Regrettably, we are yet to experience truly speedy development of the well-endowed, predominantly oil and gas-bearing, but highly beleaguered Niger Delta region of Nigeria. This, among other reasons, was why President Muhammadu Buhari acceded to the request of the nine Governors and other leaders of the Niger Delta for a forensic audit of NDDC from inception till 2019. Moreover, it is on record that President Buhari directed that the NDDC forensic audit, which has been widely applauded as a crucial move and the only process that can cleanse NDDC, be overseen by the Interim Management Committee, IMC of the NDDC.

However, the current IMC of the NDDC, led by the Acting Managing Director, Professor Kemebradikumo Pondei, has been distracted by relentless allegations about all manner of spurious misdeeds. These have been interpreted in some quarters as attempts to hang the IMC and stultify the forensic audit.

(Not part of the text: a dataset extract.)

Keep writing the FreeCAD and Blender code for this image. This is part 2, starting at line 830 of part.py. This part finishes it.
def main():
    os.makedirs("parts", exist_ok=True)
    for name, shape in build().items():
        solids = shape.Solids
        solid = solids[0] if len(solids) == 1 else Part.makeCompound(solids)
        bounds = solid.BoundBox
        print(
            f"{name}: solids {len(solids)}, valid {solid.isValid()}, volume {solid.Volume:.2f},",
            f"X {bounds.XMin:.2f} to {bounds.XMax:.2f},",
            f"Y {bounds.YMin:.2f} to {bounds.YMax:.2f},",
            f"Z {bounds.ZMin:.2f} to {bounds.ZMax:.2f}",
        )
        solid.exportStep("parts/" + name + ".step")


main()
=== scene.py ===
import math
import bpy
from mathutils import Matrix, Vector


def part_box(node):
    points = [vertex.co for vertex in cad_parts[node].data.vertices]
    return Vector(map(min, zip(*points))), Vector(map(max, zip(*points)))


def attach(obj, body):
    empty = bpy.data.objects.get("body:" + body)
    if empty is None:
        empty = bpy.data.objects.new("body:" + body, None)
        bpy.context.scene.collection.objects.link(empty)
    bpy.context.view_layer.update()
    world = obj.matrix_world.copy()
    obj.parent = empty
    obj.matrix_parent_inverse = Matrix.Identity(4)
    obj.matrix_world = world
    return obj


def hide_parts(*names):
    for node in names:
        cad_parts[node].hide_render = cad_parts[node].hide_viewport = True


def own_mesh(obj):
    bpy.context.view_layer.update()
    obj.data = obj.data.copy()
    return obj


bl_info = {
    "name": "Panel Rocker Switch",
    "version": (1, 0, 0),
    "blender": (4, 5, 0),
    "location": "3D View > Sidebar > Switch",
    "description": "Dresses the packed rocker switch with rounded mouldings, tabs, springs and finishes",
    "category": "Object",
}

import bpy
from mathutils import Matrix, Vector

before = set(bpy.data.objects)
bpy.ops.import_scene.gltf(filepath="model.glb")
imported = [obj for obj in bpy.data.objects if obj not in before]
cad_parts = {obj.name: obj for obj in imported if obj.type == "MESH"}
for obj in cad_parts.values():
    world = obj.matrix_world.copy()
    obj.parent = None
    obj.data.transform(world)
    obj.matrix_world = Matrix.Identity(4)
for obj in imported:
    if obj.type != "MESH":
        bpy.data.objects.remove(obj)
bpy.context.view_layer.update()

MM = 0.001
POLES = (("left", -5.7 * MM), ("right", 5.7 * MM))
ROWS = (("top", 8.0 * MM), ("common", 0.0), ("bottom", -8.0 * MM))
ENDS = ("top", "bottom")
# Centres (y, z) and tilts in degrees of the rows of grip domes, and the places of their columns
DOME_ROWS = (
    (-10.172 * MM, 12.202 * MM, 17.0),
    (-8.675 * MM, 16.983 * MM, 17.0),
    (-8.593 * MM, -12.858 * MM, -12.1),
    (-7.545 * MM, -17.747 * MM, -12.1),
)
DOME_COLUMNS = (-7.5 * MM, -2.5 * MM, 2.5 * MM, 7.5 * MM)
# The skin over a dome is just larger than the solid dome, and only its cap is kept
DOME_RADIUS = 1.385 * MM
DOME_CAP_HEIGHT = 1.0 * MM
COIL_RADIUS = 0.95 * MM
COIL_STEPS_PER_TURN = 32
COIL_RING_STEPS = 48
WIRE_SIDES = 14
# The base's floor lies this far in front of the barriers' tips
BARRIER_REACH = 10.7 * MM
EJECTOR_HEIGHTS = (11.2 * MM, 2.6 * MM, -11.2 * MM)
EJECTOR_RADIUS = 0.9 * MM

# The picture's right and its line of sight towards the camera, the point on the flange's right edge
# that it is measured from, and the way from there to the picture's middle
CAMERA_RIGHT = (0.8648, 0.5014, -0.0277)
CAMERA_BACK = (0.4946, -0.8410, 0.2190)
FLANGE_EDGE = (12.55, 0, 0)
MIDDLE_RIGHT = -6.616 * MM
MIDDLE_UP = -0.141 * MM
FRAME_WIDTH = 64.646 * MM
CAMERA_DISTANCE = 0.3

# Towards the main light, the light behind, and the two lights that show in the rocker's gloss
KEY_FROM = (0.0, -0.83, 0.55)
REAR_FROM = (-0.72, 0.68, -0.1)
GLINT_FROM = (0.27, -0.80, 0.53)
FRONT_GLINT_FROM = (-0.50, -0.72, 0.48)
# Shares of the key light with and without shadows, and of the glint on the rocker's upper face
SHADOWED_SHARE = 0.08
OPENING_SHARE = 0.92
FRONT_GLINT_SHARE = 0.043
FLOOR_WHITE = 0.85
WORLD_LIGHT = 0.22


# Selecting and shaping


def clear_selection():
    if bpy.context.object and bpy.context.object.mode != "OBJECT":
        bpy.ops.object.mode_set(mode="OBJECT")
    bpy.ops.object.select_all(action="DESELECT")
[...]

While it is not for us in this piece to adjudge the merit or otherwise of the numerous allegations and counter-allegations pertaining to the NDDC and the IMC, one thing is crystal clear. There is widespread concern about the deficit of service delivery by NDDC. This concern presents an opportunity to generate great ideas to turn around the unsatisfactory situation of the Niger Delta.

Consequently, all true lovers of the Niger Delta and Nigeria should come up with ideas on how to strengthen the NDDC for better service delivery. Let’s join hands and channel our energies to make the NDDC work for Niger Delta and Nigeria. Although it was conceived with the intention that it would be reviewed periodically, the Niger Delta Regional Development Master Plan is yet to be reviewed.

This should be a source of worry for all true lovers of the Niger Delta and Nigeria. It does no one any good engaging in endless recrimination, trading blames and peddling falsehoods. We have had enough.

Ughakpoteni is deputy director (media relations) at the NDDC. He writes from Port Harcourt.